Публикация романа «Мы» на русском в 1952 году, за которой последовали «Лица» в 1955 году, вызвала новую волну интереса к творчеству Замятина. В 1950-х годах вышли переводы «Мы» на несколько языков, в том числе на итальянский и немецкий, в 1959 году был переиздан английский перевод Зильбурга, а в 1960 году появился новый перевод Б. Г. Герни. Славистские кафедры университетов по всей Европе и в США с энтузиазмом приняли этот текст, который при жизни автора был крайне недооценен, а теперь, после эры сталинизма и Второй мировой войны, обнаружил свою ценность как одно из самых провидческих художественных произведений своего века.
В Университете Беркли, Калифорния, этот новый интерес к работам Замятина нашел свое отражение в написанной в 1965 году докторской диссертации Алекса Шейна, которую он в дальнейшем развил, превратив в первое исследование, посвященное писателю – «Жизнь и творчество Евгения Замятина», – изданное в 1968 году. Научным руководителем Шейна был, конечно же, профессор Г. П. Струве, и хотя в то время он не имел доступа к архивам в России, Шейн смог проконсультироваться с самой Людмилой незадолго до ее смерти, а также с друзьями Замятина Чарльзом Маламутом и М. Л. Слонимом. Маламут писал Шейну: «Он был человеком большого мужества, большой целостности; следовательно, бескомпромиссен в своей преданности определенным важным принципам и стандартам. <…> В позиции Замятина относительно конкретных вопросов и собственных принципов не было самообмана, не было бегства от реальности»[623]

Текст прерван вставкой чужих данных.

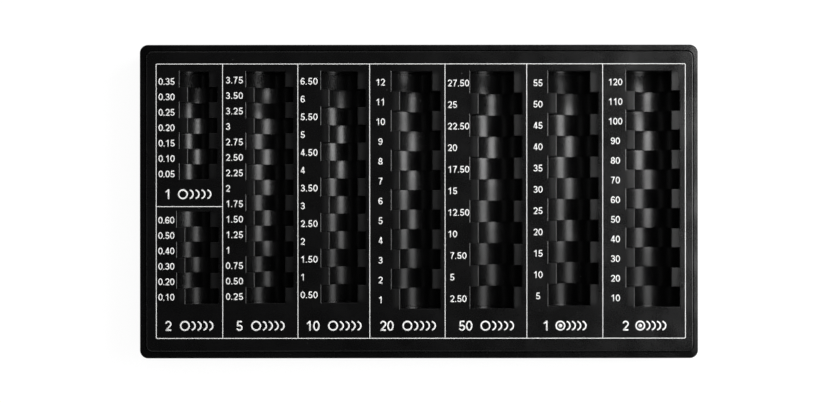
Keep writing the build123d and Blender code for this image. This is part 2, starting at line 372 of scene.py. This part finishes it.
# One entry for each trough: the pockets and the value of the coins in each, where the values stand from the
# trough's left side and how they line up there, then the number, place and width of the caption.
columnPrint = {
    "1c": {"pockets": 7, "value": 0.05, "x": -0.00445, "align": "middle", "drop": 0.0014,
           "number": "1", "captionX": -0.0057, "captionWidth": 0.0275,
           "lineRise": 0.0770},   # the line in front of this caption, above the front line of the grid
    "2c": {"pockets": 6, "value": 0.1, "x": -0.00305, "align": "middle",
           "number": "2", "captionX": -0.0038, "captionWidth": 0.0283},
    "5c": {"pockets": 15, "value": 0.25, "x": -0.0088, "align": "left",
           "spread": 0.0002,      # more room between the figures
           "number": "5", "captionX": -0.0028, "captionWidth": 0.0284},
    "10c": {"pockets": 13, "value": 0.5, "x": -0.00895, "align": "left", "spread": 0.00018,
            "number": "10", "captionX": -0.00588, "captionWidth": 0.0326},
    "20c": {"pockets": 12, "value": 1, "x": -0.0034, "align": "middle",
            "number": "20", "captionX": -0.00378, "captionWidth": 0.0328},
    "50c": {"pockets": 11, "value": 2.5, "x": -0.0101, "align": "left", "spread": 0.00008,
            "indent": 0.0013,     # values under 10 stand further right
            "number": "50", "captionX": -0.00373, "captionWidth": 0.0324},
    "100c": {"pockets": 11, "value": 5, "x": -0.00295, "align": "middle",
             "number": "1", "captionX": -0.00025, "captionWidth": 0.0257},
    "200c": {"pockets": 12, "value": 10, "x": -0.0033, "align": "middle",
             "number": "2", "captionX": 0.00073, "captionWidth": 0.0258},
}
mergeWithin = 0.000001            # points of a print closer than this become one


def joinPieces(things, name):
    bpy.ops.object.select_all(action="DESELECT")
    for thing in things:
        thing.select_set(True)
    bpy.context.view_layer.objects.active = things[0]
    bpy.ops.object.join()
    joined = bpy.context.object
    joined.name = name
    joined.data.name = name
    joined.data.materials.clear()
    joined.data.materials.append(whiteInk)
    bpy.ops.object.mode_set(mode="EDIT")
    bpy.ops.mesh.select_all(action="SELECT")
    bpy.ops.mesh.remove_doubles(threshold=mergeWithin)
    bpy.ops.mesh.normals_make_consistent(inside=False)
    bpy.ops.object.mode_set(mode="OBJECT")
    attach(joined, "root")


def valueText(value):
    return f"{value:.2f}".removesuffix(".00")


for coin, row in columnPrint.items():
    low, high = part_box("trough_" + coin)
    step = (high.y - low.y - 2 * troughEnd) / row["pockets"]
    labels = []
    for place in range(row["pockets"]):
        value = (row["pockets"] - place) * row["value"]
        x = low.x + row["x"] + (row.get("indent", 0) if value < 10 else 0)
        y = high.y - troughEnd - (place + 0.5) * step - row.get("drop", scalePrint["drop"])
        labels += printText(valueText(value), scalePrint["digitHeight"], x, y, row["align"],
                            row.get("spread", 0))
    joinPieces(labels, "scale_" + coin)

print("printing the captions")
captionPrint = {
    "height": 0.0059,
    "rise": 0.0075,               # middle of a caption above the line in front of it
}
rollSign = {
    "coins": 5,                   # a row of coins seen a little from the side, the first one in full
    "radius": 0.0025,             # centre line of a ring
    "stroke": 0.0009,
    "arcHalf": 78,                # degrees of each further coin to either side of its middle
    "pitch": 0.00345,             # from one coin to the next
    "tightPitch": 0.0031,         # for the coins of two metals
    "twoMetals": ("100c", "200c"),
    "coreRadius": 0.0011,         # their filled core
}


def rollOfCoins(pitch):
    radius = rollSign["radius"]
    rings = [[(0, 0, radius, radius, 0, 360)]]
    for place in range(1, rollSign["coins"]):
        rings.append([(place * pitch, 0, radius, radius, -rollSign["arcHalf"], rollSign["arcHalf"])])
    return inkStrokes(rings, rollSign["stroke"])


coinRolls = {spacing: rollOfCoins(rollSign[spacing]) for spacing in ("pitch", "tightPitch")}
# a ring half as wide as the core, with a stroke that fills it
coreRing = [[(0, 0, rollSign["coreRadius"] / 2, rollSign["coreRadius"] / 2, 0, 360)]]
coinCore = inkStrokes(coreRing, rollSign["coreRadius"])

for coin, row in columnPrint.items():
    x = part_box("trough_" + coin)[0].x + row["captionX"]
    y = gridLow.y + row.get("lineRise", 0) + captionPrint["rise"]
    pieces = printText(row["number"], captionPrint["height"], x, y, "left")
    spacing = "tightPitch" if coin in rollSign["twoMetals"] else "pitch"
    lastX = x + row["captionWidth"] - rollSign["radius"] - rollSign["stroke"] / 2
    ringX = lastX - (rollSign["coins"] - 1) * rollSign[spacing]
    pieces.append(placedCopy(coinRolls[spacing], 1, ringX, y))
    if spacing == "tightPitch":
        pieces.append(placedCopy(coinCore, 1, ringX, y))
    joinPieces(pieces, "caption_" + coin)

for master in (*figures.values(), *coinRolls.values(), coinCore):
    bpy.data.objects.remove(master)


# Floor, studio light and camera

mirrorRays = ("Is Glossy Ray", "Is Transmission Ray")
floorLook = {
    "size": 6,
    "colour": (0.9, 0.9, 0.9),    # what it throws back on the tray
    "glow": 0.9,                  # what the camera and shiny things see of it, which makes it white
    "shade": (0.15, 0.15, 0.15),  # what they see of the light on it, with a faint shadow beside the tray
}


def whiteFloor():
    bpy.ops.object.select_all(action="DESELECT")
    bpy.ops.mesh.primitive_plane_add(size=floorLook["size"], location=(0, 0, 0))
    floor = bpy.context.object
    floor.name = "floor"
    material = bpy.data.materials.new("floorPaper")
    material.use_nodes = True
    tree = material.node_tree
    tree.nodes.clear()
    output = tree.nodes.new("ShaderNodeOutputMaterial")
    paper = tree.nodes.new("ShaderNodeBsdfDiffuse")
    paper.inputs["Color"].default_value = (*floorLook["colour"], 1)
    faint = tree.nodes.new("ShaderNodeBsdfDiffuse")
    faint.inputs["Color"].default_value = (*floorLook["shade"], 1)
    glow = tree.nodes.new("ShaderNodeEmission")
    glow.inputs["Strength"].default_value = floorLook["glow"]
    seen = tree.nodes.new("ShaderNodeAddShader")
    tree.links.new(faint.outputs["BSDF"], seen.inputs[0])
    tree.links.new(glow.outputs["Emission"], seen.inputs[1])
    choose = tree.nodes.new("ShaderNodeMixShader")
    light = tree.nodes.new("ShaderNodeLightPath")
    seeing = maths(tree, "MAXIMUM", *[light.outputs[ray] for ray in ("Is Camera Ray", *mirrorRays)])
    tree.links.new(seeing, choose.inputs["Fac"])
    tree.links.new(paper.outputs["BSDF"], choose.inputs[1])
    tree.links.new(seen.outputs["Shader"], choose.inputs[2])
    tree.links.new(choose.outputs["Shader"], output.inputs["Surface"])
    floor.data.materials.append(material)


room = {
    "ambient": 0.03,              # weak light from all sides, on dull things only
    "sweepTop": 0.05,             # shiny things see the white backdrop up to here, a dark room above it
}
# Shiny things also see a dim ceiling overhead, and the dark outline of the camera against it. Both are ovals
# in the x and y of the direction from which the light comes.
ceiling = {"middle": (0, 0), "half": (0.32, 0.32), "soft": 0.2, "glow": 0.055}
cameraOutline = {"middle": (-0.045, -0.15), "half": (0.06, 0.2), "soft": 0.4}
# The room has pale walls in front and behind, and dark ones on the left and right. A pale wall begins
# between the "turn" values of the direction's y, and ends overhead between the "top" values of its z.
paleWalls = {"turn": (0.35, 0.65), "top": (0.45, 0.75), "glow": 0.25}
wholeHeight = 1000                # so large that the direction's z doesn't count in an oval


def pastOval(tree, direction, oval):
    # 0 inside an oval of the sky and 1 outside it, with a soft edge
    shift = tree.nodes.new("ShaderNodeVectorMath")
    shift.operation = "SUBTRACT"
    tree.links.new(direction, shift.inputs[0])
    shift.inputs[1].default_value = (*oval["middle"], 0)
    squeeze = tree.nodes.new("ShaderNodeVectorMath")
    squeeze.operation = "DIVIDE"
    tree.links.new(shift.outputs["Vector"], squeeze.inputs[0])
    squeeze.inputs[1].default_value = (*oval["half"], wholeHeight)
    length = tree.nodes.new("ShaderNodeVectorMath")
    length.operation = "LENGTH"
    tree.links.new(squeeze.outputs["Vector"], length.inputs[0])
    return rangeOf(tree, length.outputs["Value"], 1 - oval["soft"], 1 + oval["soft"], 0, 1)


def studioWorld():
    world = bpy.data.worlds.new("studio")
    bpy.context.scene.world = world
    world.use_nodes = True
    tree = world.node_tree
    tree.nodes.clear()
    output = tree.nodes.new("ShaderNodeOutputWorld")
    sky = tree.nodes.new("ShaderNodeBackground")
    sky.inputs["Color"].default_value = (1, 1, 1, 1)
    light = tree.nodes.new("ShaderNodeLightPath")
    direction = objectPlace(tree)
    axes = axesOf(tree, direction)
    upward = maths(tree, "ABSOLUTE", axes["Z"])
    sweep = maths(tree, "LESS_THAN", upward, room["sweepTop"])
    lit = maths(tree, "SUBTRACT", 1, pastOval(tree, direction, ceiling))
    overhead = maths(tree, "MULTIPLY", lit, pastOval(tree, direction, cameraOutline), ceiling["glow"])
    inTurn = rangeOf(tree, maths(tree, "ABSOLUTE", axes["Y"]), *paleWalls["turn"], 0, 1)
    underTop = rangeOf(tree, upward, *paleWalls["top"], 1, 0)
    around = maths(tree, "MULTIPLY", inTurn, underTop, paleWalls["glow"])
    shiny = maths(tree, "MAXIMUM", *[light.outputs[ray] for ray in mirrorRays])
    mirrored = maths(tree, "MULTIPLY", shiny, maths(tree, "MAXIMUM", sweep, overhead, around))
    dull = maths(tree, "MULTIPLY", maths(tree, "SUBTRACT", 1, shiny), room["ambient"])
    strength = maths(tree, "MAXIMUM", light.outputs["Is Camera Ray"], mirrored, dull)
    tree.links.new(strength, sky.inputs["Strength"])
    tree.links.new(sky.outputs["Background"], output.inputs["Surface"])


def softBox(name, place, aim, width, height, power, mirrored=True):
    bpy.ops.object.select_all(action="DESELECT")
    bpy.ops.object.light_add(type="AREA", location=place)
    lamp = bpy.context.object
    lamp.name = name
    lamp.data.shape = "RECTANGLE"
    lamp.data.size = width
    lamp.data.size_y = height
    lamp.data.energy = power
    lamp.rotation_euler = (Vector(aim) - Vector(place)).to_track_quat("-Z", "Y").to_euler()
    lamp.visible_camera = False
    lamp.visible_glossy = mirrored


# A lamp low on the right, in bands from the back to the front: where each begins and ends, and its radiance.
keyLight = {"x": 0.78, "z": 0.585, "height": 0.9,
            "bands": [(0.135, 0.03, 29), (0.03, -0.05, 18), (-0.05, -0.2, 9)]}
# One behind the tray, and one overhead that shiny things don't mirror.
weakLamps = {
    "backLight": {"place": (0.66, 0.44, 0.8), "width": 0.3, "height": 0.4, "power": 4.5},
    "topLight": {"place": (0, 0, 1.6), "width": 2.2, "height": 2.2, "power": 22, "mirrored": False},
}

whiteFloor()
studioWorld()
for band, (back, front, radiance) in enumerate(keyLight["bands"]):
    y = (back + front) / 2
    power = radiance * (back - front) * keyLight["height"]
    softBox(f"keyLight{band}", (keyLight["x"], y, keyLight["z"]), (0, y, panelTop), back - front,
            keyLight["height"], power)
for name, lamp in weakLamps.items():
    softBox(name, aim=(0, 0, 0), **lamp)
print("floor, room and lamps set")

photoView = {
    "distance": 0.78,             # camera above the panel
    "widthSeen": 0.4906,          # width of the picture at the panel
    "sideShift": 0.00035,
    "roll": -0.04,                # degrees
    "sensor": 36,                 # millimetres
}
bpy.ops.object.camera_add(location=(photoView["sideShift"], 0, panelTop + photoView["distance"]),
                          rotation=(0, 0, math.radians(photoView["roll"])))
camera = bpy.context.object
camera.name = "photoCamera"
camera.data.sensor_width = photoView["sensor"]
camera.data.lens = photoView["sensor"] * photoView["distance"] / photoView["widthSeen"]
bpy.context.scene.camera = camera
bpy.context.scene.view_settings.view_transform = "Standard"
print("camera set")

. Этой преданной группе друзей Замятина с помощью Оруэлла и Струве удалось сохранить его репутацию и донести ее до второй половины столетия, а дальше она только росла и укреплялась.В России имя Замятина после середины 1930-х годов практически не упоминалось, за исключением очень редких случаев, когда о нем вспоминали как о «буржуазном писателе, [который] в своих произведениях (особенно в «Пещере» и «Нечестивых рассказах») рисует картину, совершенно искажающую советскую действительность. В опубликованном за границей романе “Мы” Замятин злобно клевещет на советскую страну»[624]

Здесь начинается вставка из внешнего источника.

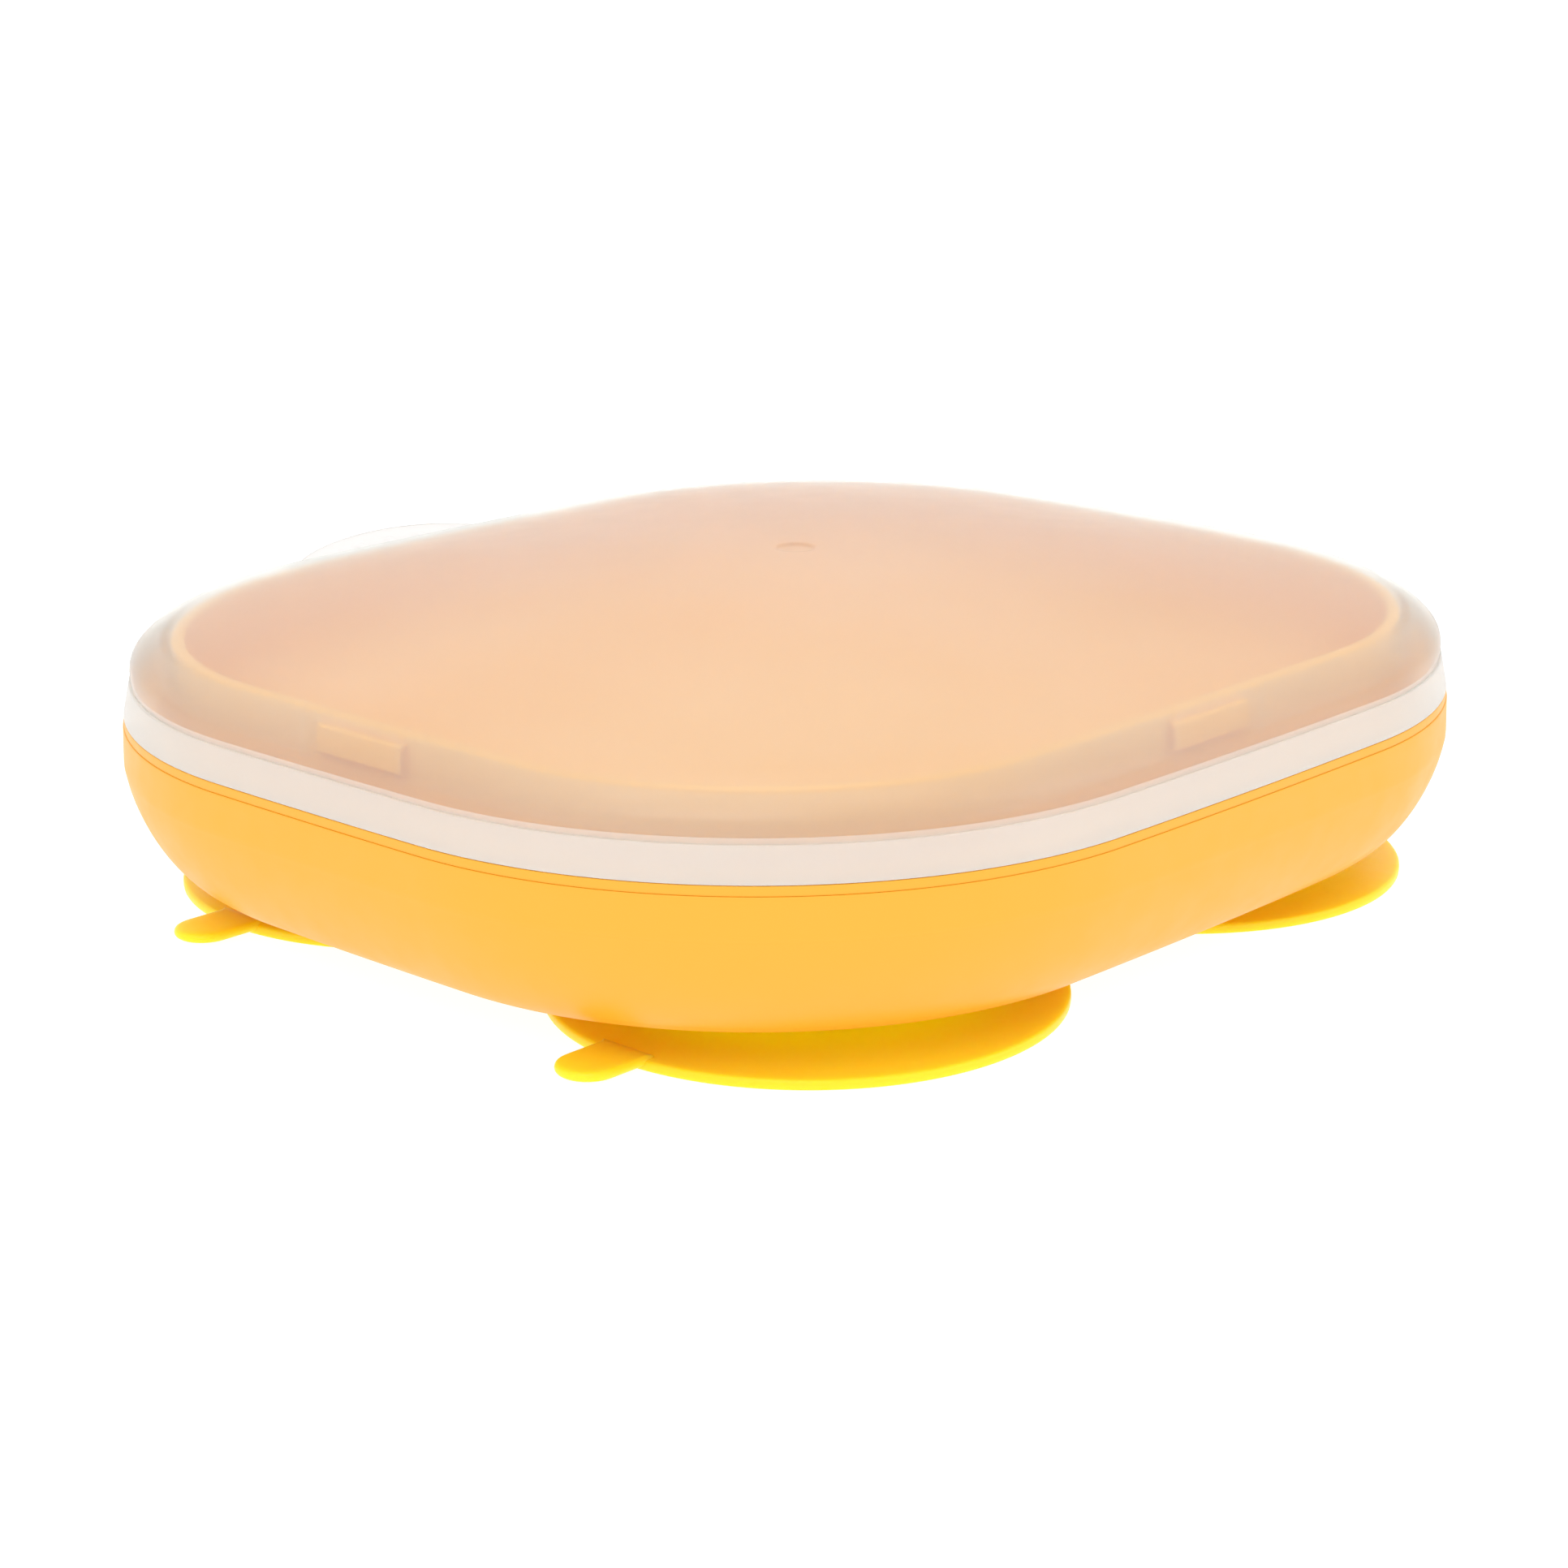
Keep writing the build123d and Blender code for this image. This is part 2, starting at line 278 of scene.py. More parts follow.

. Несмотря на огромный вклад, который он внес в развитие ранней советской литературы, его роль была почти полностью вычеркнута из ее истории. Его имя почти не упоминается, например, в мемуарах и переписке Федина и Эренбурга, опубликованных при их жизни. В 1966 году случился момент оттепели, когда Ленинградская публичная библиотека отважилась составить биобиблиографический каталог произведений Замятина, но в то время он так и не был опубликован – цензоры просто изъяли его из седьмого тома Энциклопедии русских советских писателей[625]. Реабилитация Замятина состоялась только в последние дни существования СССР, когда политика гласности в 1988 году привела к первой публикации романа «Мы» в стране, где он был написан. Роман вышел в журнале «Знамя». По причине отсутствия каких-либо архивных фондов рукописей или черновиков романа в этом издании (как и всех последующих в России до нового издания 2011 года) был просто перепечатан текст из «Chekhov Press», вышедший в 1952 году[626]. С 1990-х годов серия конференций и важных публикаций в России за авторством ученых из Москвы, Санкт-Петербурга и других городов, а также открытие музея в его бывшем доме в Лебедяни упрочили место Замятина в истории литературы как русского писателя первостепенной важности. Последующее включение его в школьные и университетские программы, несомненно, на сегодняшний день позиционирует его – хотя и с большим опозданием – как классика русской литературы.Подводя итоги, хочется предоставить слово двум почитателям Замятина за пределами России, писавшим по-английски. Первый из них – Чарльз Маламут:
На протяжении 53 лет своей жизни (1884–1937) Евгений Замятин был единственным русским писателем с советским гражданством, которого Кремль не мог заставить надеть ливрею.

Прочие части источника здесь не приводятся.